Using the entries that follow, state how many lines contain the word "loose". The response is that number and nothing more.

*A run of records*.
☆ ☆ ☆ ☆ ☆ ☆ ☆

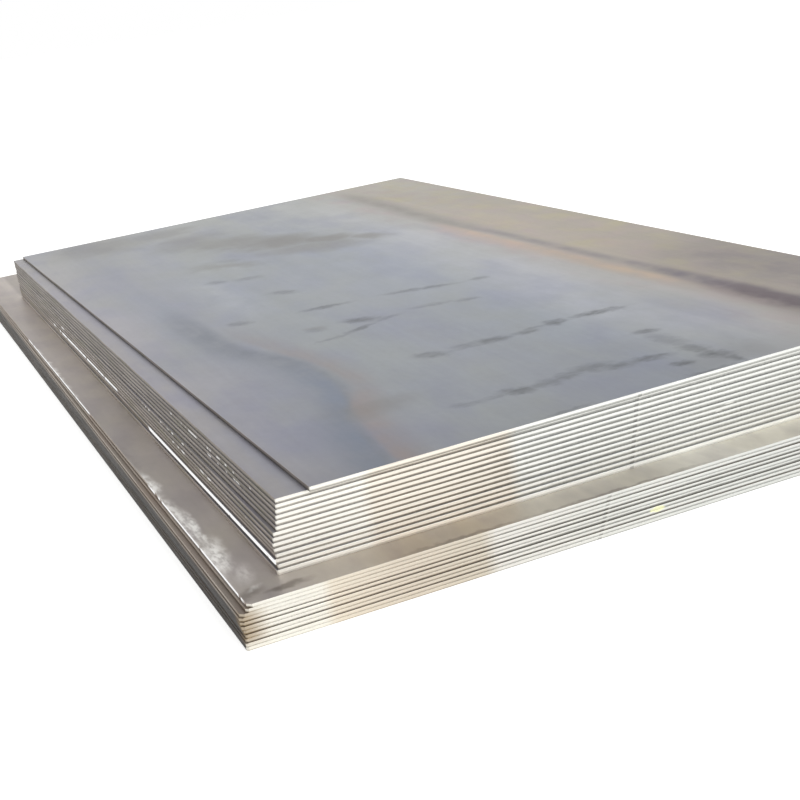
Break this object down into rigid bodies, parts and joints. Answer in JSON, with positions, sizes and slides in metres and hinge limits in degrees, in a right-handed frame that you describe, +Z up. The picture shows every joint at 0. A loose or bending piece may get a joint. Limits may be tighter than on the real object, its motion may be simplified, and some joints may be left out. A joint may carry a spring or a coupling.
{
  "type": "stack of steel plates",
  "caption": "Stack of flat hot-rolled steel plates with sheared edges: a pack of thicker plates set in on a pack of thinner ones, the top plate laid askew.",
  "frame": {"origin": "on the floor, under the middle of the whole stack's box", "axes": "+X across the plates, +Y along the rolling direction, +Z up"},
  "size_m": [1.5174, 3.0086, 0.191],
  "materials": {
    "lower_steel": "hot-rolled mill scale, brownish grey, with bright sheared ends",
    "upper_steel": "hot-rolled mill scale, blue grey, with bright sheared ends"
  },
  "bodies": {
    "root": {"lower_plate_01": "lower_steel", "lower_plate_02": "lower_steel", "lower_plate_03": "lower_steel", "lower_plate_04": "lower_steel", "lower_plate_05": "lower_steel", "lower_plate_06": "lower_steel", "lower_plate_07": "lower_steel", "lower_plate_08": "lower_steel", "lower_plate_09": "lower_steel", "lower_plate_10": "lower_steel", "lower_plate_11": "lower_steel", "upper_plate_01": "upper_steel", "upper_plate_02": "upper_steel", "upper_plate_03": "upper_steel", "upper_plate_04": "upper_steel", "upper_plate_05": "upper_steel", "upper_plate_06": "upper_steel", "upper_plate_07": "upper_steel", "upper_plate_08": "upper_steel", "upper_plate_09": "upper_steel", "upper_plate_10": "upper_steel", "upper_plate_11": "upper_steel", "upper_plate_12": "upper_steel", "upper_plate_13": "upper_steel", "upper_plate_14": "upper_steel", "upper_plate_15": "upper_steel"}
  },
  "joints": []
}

☆ ☆ ☆ ☆ ☆ ☆ ☆

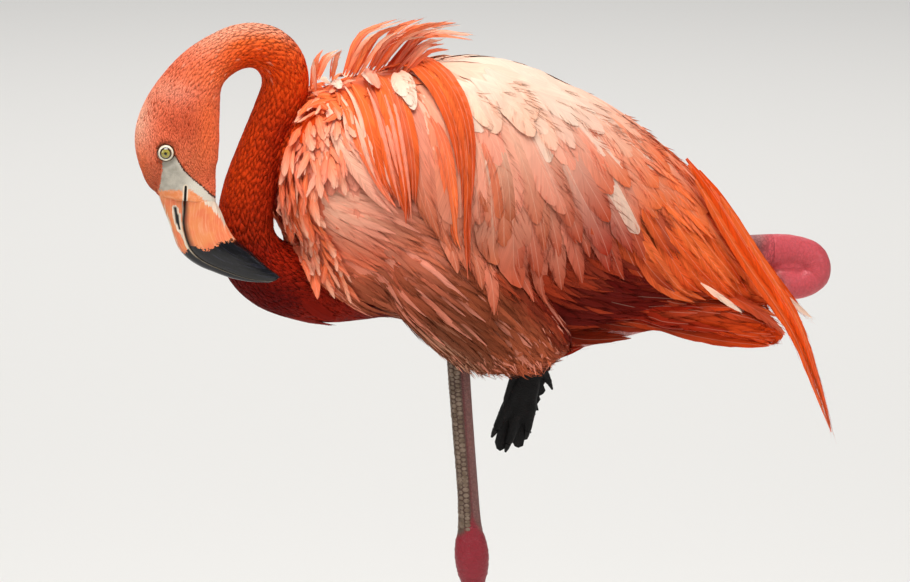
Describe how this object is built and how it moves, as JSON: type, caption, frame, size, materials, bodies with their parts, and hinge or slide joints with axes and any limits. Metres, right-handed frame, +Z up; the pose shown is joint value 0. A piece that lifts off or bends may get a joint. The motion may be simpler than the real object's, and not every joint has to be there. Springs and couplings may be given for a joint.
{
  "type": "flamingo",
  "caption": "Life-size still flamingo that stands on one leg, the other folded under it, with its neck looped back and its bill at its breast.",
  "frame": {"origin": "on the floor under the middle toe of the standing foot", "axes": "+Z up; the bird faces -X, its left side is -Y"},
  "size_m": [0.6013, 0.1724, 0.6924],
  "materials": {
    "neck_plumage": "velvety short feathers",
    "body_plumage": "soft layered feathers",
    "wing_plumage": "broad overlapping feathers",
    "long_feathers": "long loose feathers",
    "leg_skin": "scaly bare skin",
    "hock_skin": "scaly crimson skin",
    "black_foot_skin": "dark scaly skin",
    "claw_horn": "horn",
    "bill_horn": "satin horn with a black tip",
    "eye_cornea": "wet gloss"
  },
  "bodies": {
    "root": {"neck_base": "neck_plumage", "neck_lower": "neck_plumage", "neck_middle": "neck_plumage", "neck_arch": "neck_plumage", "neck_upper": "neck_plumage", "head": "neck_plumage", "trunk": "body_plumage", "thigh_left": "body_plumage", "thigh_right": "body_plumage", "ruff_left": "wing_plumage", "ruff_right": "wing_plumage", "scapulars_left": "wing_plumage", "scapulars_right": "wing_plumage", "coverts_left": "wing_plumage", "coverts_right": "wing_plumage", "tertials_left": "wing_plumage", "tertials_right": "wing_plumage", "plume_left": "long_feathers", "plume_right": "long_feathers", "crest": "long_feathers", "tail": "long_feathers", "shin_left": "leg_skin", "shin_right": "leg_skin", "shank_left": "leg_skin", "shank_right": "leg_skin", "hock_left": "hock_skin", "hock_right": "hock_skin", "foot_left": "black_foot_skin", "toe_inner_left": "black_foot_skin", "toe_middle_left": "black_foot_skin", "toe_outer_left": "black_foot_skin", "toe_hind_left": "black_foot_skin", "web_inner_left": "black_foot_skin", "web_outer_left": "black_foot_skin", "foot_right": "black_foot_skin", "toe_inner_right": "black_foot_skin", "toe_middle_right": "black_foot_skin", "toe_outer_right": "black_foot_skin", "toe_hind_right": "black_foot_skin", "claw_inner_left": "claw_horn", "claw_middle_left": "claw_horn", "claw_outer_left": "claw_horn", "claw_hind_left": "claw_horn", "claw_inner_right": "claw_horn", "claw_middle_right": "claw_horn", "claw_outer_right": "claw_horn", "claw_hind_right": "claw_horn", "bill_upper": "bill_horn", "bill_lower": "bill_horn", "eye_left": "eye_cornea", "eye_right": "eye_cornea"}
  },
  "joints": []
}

☆ ☆ ☆ ☆ ☆ ☆ ☆

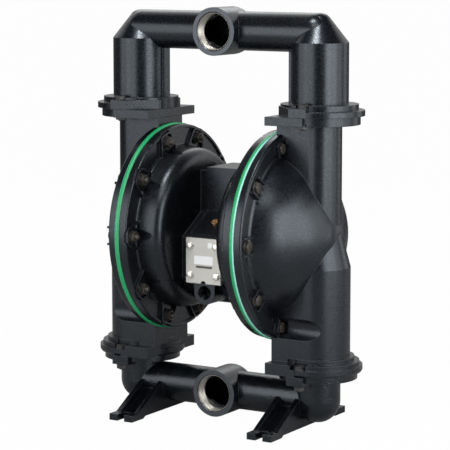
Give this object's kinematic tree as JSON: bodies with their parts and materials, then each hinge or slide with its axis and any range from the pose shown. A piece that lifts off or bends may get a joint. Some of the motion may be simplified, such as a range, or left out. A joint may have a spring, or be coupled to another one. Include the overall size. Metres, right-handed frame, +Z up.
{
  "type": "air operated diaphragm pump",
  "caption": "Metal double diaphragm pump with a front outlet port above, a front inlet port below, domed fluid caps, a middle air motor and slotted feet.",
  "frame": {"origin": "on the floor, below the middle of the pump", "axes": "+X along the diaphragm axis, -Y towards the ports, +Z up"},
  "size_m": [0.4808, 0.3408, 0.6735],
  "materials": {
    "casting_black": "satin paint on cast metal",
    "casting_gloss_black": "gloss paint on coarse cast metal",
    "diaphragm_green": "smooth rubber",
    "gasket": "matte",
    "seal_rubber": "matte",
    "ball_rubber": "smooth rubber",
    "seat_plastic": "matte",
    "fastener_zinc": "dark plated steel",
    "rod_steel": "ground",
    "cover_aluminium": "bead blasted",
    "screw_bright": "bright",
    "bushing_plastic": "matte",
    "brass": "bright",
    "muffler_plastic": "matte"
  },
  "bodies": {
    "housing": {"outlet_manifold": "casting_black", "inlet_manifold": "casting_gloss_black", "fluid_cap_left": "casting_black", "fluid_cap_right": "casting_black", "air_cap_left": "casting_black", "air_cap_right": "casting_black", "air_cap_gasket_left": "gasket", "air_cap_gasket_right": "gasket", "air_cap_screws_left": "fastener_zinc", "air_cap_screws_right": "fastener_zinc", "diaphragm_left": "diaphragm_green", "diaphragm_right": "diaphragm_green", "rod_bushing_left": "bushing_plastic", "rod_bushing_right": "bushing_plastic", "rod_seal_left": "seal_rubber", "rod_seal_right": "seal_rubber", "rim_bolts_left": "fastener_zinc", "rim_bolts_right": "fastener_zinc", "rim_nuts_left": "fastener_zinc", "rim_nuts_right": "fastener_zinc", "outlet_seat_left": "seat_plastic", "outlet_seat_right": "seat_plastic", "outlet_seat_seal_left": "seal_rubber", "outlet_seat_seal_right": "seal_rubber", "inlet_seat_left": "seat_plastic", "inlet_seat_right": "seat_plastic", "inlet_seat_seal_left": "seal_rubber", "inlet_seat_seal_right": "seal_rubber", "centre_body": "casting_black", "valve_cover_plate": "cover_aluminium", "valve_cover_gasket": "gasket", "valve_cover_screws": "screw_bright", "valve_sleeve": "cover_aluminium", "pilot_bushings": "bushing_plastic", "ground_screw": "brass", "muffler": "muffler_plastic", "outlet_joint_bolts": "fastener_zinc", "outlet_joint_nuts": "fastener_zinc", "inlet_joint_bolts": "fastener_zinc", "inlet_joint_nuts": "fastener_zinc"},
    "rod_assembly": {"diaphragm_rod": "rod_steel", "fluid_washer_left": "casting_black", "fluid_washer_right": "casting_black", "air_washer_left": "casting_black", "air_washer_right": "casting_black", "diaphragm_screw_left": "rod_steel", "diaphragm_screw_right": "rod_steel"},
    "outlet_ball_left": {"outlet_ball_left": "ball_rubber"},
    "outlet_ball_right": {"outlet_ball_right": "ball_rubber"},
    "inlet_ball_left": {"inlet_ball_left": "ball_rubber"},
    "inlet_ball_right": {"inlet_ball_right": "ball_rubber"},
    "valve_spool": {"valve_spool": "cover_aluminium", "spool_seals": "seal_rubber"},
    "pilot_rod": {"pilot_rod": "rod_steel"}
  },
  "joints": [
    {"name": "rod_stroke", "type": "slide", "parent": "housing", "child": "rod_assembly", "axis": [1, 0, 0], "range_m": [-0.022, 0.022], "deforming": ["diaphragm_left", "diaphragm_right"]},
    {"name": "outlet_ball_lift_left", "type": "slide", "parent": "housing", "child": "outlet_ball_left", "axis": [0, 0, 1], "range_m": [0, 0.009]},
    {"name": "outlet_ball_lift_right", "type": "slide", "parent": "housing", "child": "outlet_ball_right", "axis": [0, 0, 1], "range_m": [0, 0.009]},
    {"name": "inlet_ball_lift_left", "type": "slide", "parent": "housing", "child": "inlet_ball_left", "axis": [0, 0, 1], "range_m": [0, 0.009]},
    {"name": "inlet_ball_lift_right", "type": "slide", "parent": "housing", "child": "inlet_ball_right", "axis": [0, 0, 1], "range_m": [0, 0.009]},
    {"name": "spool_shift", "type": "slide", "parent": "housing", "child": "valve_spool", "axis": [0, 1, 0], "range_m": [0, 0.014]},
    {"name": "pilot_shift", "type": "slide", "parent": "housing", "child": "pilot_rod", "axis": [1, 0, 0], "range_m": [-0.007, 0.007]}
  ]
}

☆ ☆ ☆ ☆ ☆ ☆ ☆

*Written response*.
2